Google CEO Sundar Pichai announced the new stats at a presentation to advertisers in New York last night. 
He said that the milestone is a '200 million user increase' from 1.8 billion monthly users in the last quarter.
The announcement comes just after share prices of Google parent company Alphabet, who also own YouTube, plunged following slowing revenue growth.  
Alphabet's chief financial officer said that a 'deceleration' in clicks on its YouTube unit, a main driver for its ad revenue, was partially to blame.
In the past year, YouTube has had huge brands pull their advertising because some of their content was appearing alongside harmful or disturbing videos.

Alphabet did not reveal performance stats for YouTube, until they provided the new stats about its video giant yesterday. 
In addition to serving as an entertainment source, Pichai also touted YouTube's identity as an educational hub in the earnings call.
'YouTube is a place where we see users not only come for entertainment, they come to find information. 
'They're coming to learn about things.
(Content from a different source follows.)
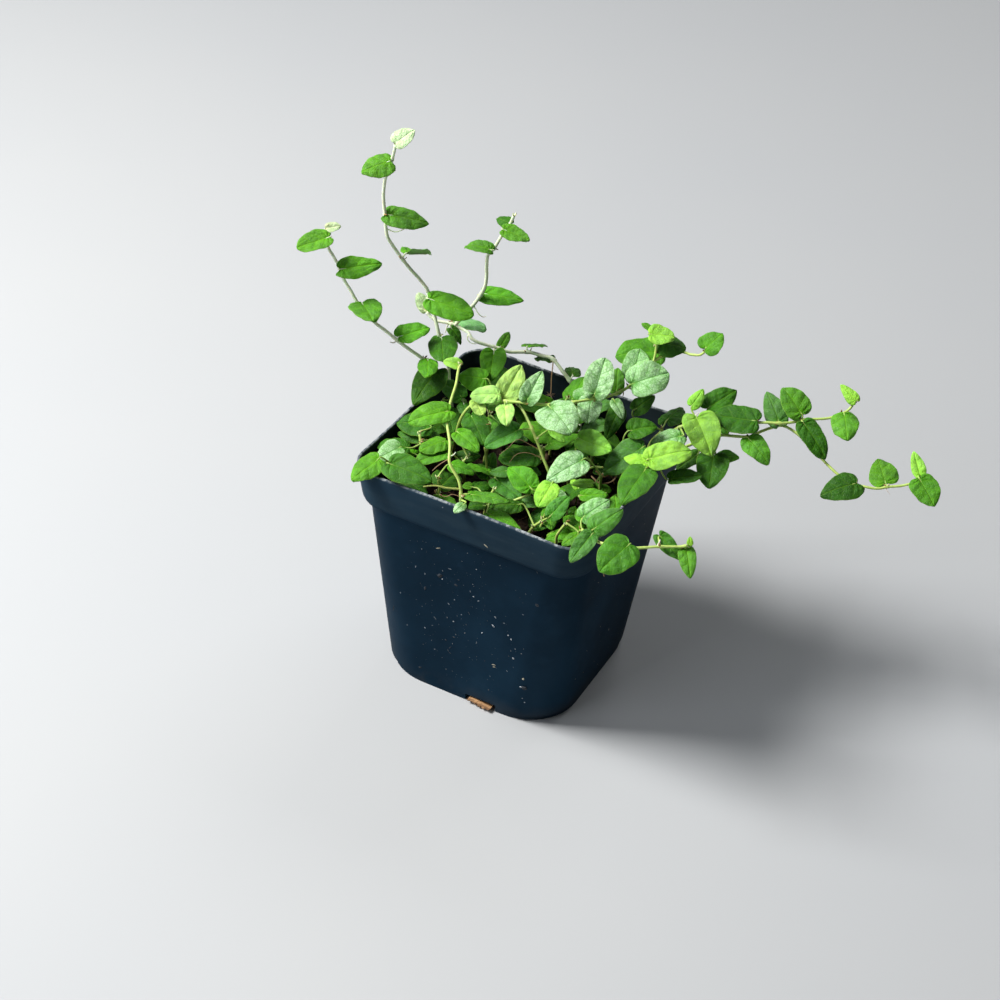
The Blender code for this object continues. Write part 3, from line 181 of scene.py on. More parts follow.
# Leaves of the long stems: stalk end (across, up), tip (across, up), width as seen, how far the stalk end is
# nearer than its stem, sideways lean, backward tilt (0 faces the viewer, 1.3 lies level) and tone.
VINE_LEAVES = {
    "vine_tall_back": [
        (-44.5, 102.9, -38, 107.4, 6, 0.3, 0, 0.2, "w"),
        (-46.6, 96.6, -56.4, 92.8, 8.6, 1.5, 0, 0.5, "g"),
        (-46.9, 78.2, -32.9, 75.9, 7.6, 0.5, 0.2, 0.5, "g"),
        (-40.4, 65.1, -32.5, 65.5, 2.8, 0, 0, 6, "g"),
        (-32.7, 49.3, -17.8, 44.3, 9, 1, 0, 0.4, "g"),
        (-28.8, 36, -28.3, 28.6, 10.2, 1.5, 0, 1.2, "d"),
    ],
    "vine_left": [
        (-68.2, 73.6, -63.3, 74.4, 3.4, 0.3, 0, 0.3, "w"),
        (-67.8, 70.4, -78.5, 66.9, 7.2, 1.2, 0, 0.6, "g"),
        (-63, 59.6, -49.1, 61.7, 8, 1, 0.2, 0.5, "g"),
        (-56, 47.8, -52.3, 41.9, 10.8, 1.5, 0, 1.4, "g"),
        (-42.9, 36.6, -32.8, 40, 6.8, -0.5, 0, 0.6, "g"),
        (-33.5, 28.6, -33.7, 23.4, 7.4, 1.5, 0, 1.3, "g"),
        (-30.8, 24.8, -38.5, 13.6, 10.5, 0.5, 0, 0.5, "d"),
        (-21.2, 13.4, -20.8, 9.6, 5.5, -2, 0, 1.3, "b"),
    ],
    "vine_back": [
        (-33.9, 45.4, -36.6, 51.8, 4.6, -0.3, 0.5, 0.2, "w"),
        (-24.8, 42.3, -13.4, 39.9, 4.6, -1.5, 0, 1.5, "u"),
        (-25.5, 39.4, -21.9, 33.9, 3.8, 1.5, 0.6, 0.3, "d"),
        (-10.9, 31.2, -12.5, 21, 9.2, 0.5, 0, 0.4, "g"),
        (-8.9, 32.8, -5.4, 38.3, 3.8, -0.5, 0.3, 0.3, "g"),
        (0.8, 33.2, 6.8, 34.1, 2.6, 0, 0, 5, "g"),
        (9, 28.9, 2.9, 29.5, 2.8, -1.5, 0, 2.5, "d"),
        (16, 23.3, 15.2, 26.2, 6, 0.5, 0, 2.6, "d"),
        (-14.2, 51.2, -0.6, 49, 6.8, 0.4, 0, 0.5, "g"),
        (-12, 66.2, -21.1, 67.7, 4.8, 0.4, 0, 0.9, "g"),
        (-7.2, 73, 1.4, 69.7, 5.6, 0.4, 0, 0.7, "g"),
        (-5.4, 75.2, -10.2, 77.2, 4.6, 0, -0.3, 0.5, "d"),
    ],
    "vine_across": [
        (42.8, 37.3, 51.2, 36.6, 7.4, 0.4, 0, 0.5, "y"),
        (43.4, 38.8, 39.7, 41.3, 2.4, 0, 0, 0.5, "g"),
        (45.8, 34.4, 55, 32.6, 7.6, -2, 0, 0.5, "d"),
        (61.4, 32.4, 67.5, 37.8, 8.4, 0.4, -0.2, 0.4, "g"),
        (36.4, 20.2, 49.2, 24.4, 12, 3, 0, 0.3, "p"),
        (36.6, 22.4, 39.4, 32.8, 9, 0.6, 0, 0.3, "p"),
        (46, 31.2, 30.6, 30.4, 10.5, -3.5, 0, 0.6, "g"),
        (31, 17.5, 31.5, 26, 5.5, -2, 0, 0.4, "g"),
        (23.6, 16.8, 27.4, 29.5, 10.4, 1, 0, 0.3, "p"),
        (22.3, 15.4, 21.2, 6.8, 8.6, -1.6, 0, 0.3, "p"),
        (18.4, 14.8, 21.6, 19, 6.2, -2.5, 0, 0.6, "p"),
        (0.4, 14.5, 5.7, 25, 7.4, 0.8, 0, 0.3, "p"),
        # The next five leaves take the light lime tone l, which paints the light that falls on them.
        (-7.8, 15.2, -1.3, 26.9, 8.6, 1, 0.2, 0.3, "l"),
        (-9.6, 16.6, -19.1, 16.3, 6.6, 0.5, 0, 0.4, "l"),
        (-8.5, 13.6, -13.2, 11.6, 4, -2, 0, 0.7, "l"),
        (-17.4, 14.6, -14.6, 9.6, 4.8, 2, 0, 0.6, "l"),
        (-7.2, 12.6, -6.7, 6.4, 6.2, 0.8, 0, 0.9, "l"),
        (8.2, 12.4, 15.6, 3.8, 13.5, 1.4, 0, 0.8, "p"),
    ],
    "vine_right_upper": [
        (86.8, 7.2, 82.5, 17.9, 8, -1.2, -0.1, 0.3, "b"),
        (94.5, 10, 88.2, 19.3, 9.4, 0.3, 0.2, 0.3, "g"),
        (113, 14.6, 107.9, 20.3, 4.8, 0.3, 0, 0.3, "y"),
        (95.2, 6.8, 103.1, -5.2, 8, 0.5, 0.2, 0.3, "d"),
        (109.1, 9.9, 110.1, 1.2, 9.8, 1.2, 0, 0.7, "g"),
        (79, 7.6, 64, 9.8, 10.2, 0.5, 0, 0.6, "d"),
        (62.4, 12, 72.4, 18.6, 8.6, -3, 0, 0.4, "d"),
        (57.1, 13, 61, 18.7, 4.8, 0, 0, 0.3, "y"),
        (58.6, 8.6, 63.7, -4.3, 12.6, 4, 0.1, 0.4, "y"),
        (65.5, 8.2, 69.5, 3.3, 5.6, -1, 0, 0.5, "g"),
        (53, 2.4, 42.5, -0.6, 6.5, -2, 0, 0.6, "p"),
    ],
    "vine_right_lower": [
        (41, -9, 33, -20.7, 10.4, 9, 0, 1, "k"),
        (76.5, 1.4, 83.3, -7, 8, 0.5, 0, 0.4, "g"),
        (66.3, -4.4, 73.2, -4.9, 4, -1, 0, 1, "g"),
        (64.3, -4, 62.8, -15.4, 11, -2, 0, 0.5, "d"),
        (59, -3.8, 51.5, -9, 5.2, -2, 0, 0.5, "d"),
        (49.5, -12.4, 60.5, -11, 5.2, -1, 0, 0.6, "d"),
        (113.2, -13.8, 101, -17.6, 9, 0.3, 0, 0.5, "d"),
        (123.3, -13.6, 120.6, -5.1, 10, -0.3, 0, 0.4, "g"),
        (135, -10.8, 132.9, -2.7, 4.9, 0, 0, 0.3, "y"),
        (135.1, -12.6, 140, -21.4, 10, 1, 0, 0.5, "g"),
        (42.6, -5.5, 57.2, -2.2, 9, 3, 0, 0.5, "y"),
        (41.6, -7, 33.6, -4.6, 5.2, 6.5, 0, 0.6, "y"),
    ],
    "vine_front_right": [
        (35.4, -34.8, 25.3, -43.8, 11.4, 1.4, 0, 0.4, "k"),
        (46, -31.8, 53, -39.6, 5.6, -2, 0, 0.4, "k"),
        (55, -36.1, 56.4, -46.2, 5.8, 0.4, 0, 0.5, "g"),
        (22.6, -31.4, 15.3, -40.4, 6.6, 1.4, 0, 0.5, "b"),
        (19.6, -25.4, 28.8, -19.2, 7.8, -0.5, 0, 0.4, "p"),
        (23.4, -29.4, 33.4, -22.4, 7.4, -3, 0, 0.5, "b"),
        (56.2, -34.8, 56.4, -31.9, 1.4, 0, 0, 0.3, "y"),
    ],
    "vine_over_left": [
        (-26.2, 11, -40.3, 7.4, 7.8, 0.9, 0, 0.5, "g"),
        (-22.6, 26.6, -28.3, 28.2, 4, 0.2, 0, 0.5, "y"),
        (-18.6, -17.6, -5.3, -19.3, 3.8, 0.5, 0, 1.3, "g"),
        (-21.4, -21, -24.6, -23.8, 3.4, 1.5, 0, 0.6, "p"),
    ],
    "vine_middle": [],
}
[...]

They're coming to discover research,' he said.
The statement raised eyebrows at the event considering YouTube's recent struggle to counter conspiracy theory videos posted and promoted on the site.

YouTube has also come under intense scrutiny amid public concern that it does not effectively control videos containing 'harmful content' posted on the site.   
They have faced continued pressure from advertisers to tighten regulations so that they do not appear to be sponsoring adult or offensive content.  
Major brands have 'paused' or stopped advertising on YouTube altogether following revelations that some adverts were being run next to terrorist content or 'hate speech'.
Advertising revenue, a key moneymaker for Google, grew only 15 per cent to $30.7 billion (£23bn), failing to meet the investors' expectations

Ex-Google CEO Eric Schmidt announced that he was leaving the board of the tech giant's parent firm Alphabet later this year after the historically poor day for Alphabet.   
Alphabet shares dropped by as much as 8.6 per cent, wiping more than $66billion from the company's value and marking the steepest drop since October 2012. 
Google founders Larry Page, Sergey Brin and Schmidt had about $9 billion wiped from their collective net worth as the stock plunged in early trading yesterday. 
Increased ad competition from rivals Amazon and Facebook and dips in its smartphone business have been cited as part of the reason for the slowing growth.  
Amazon has steadily been gaining ground because people are now beginning more searches on Amazon's platform rather than Google's search engine, experts have said.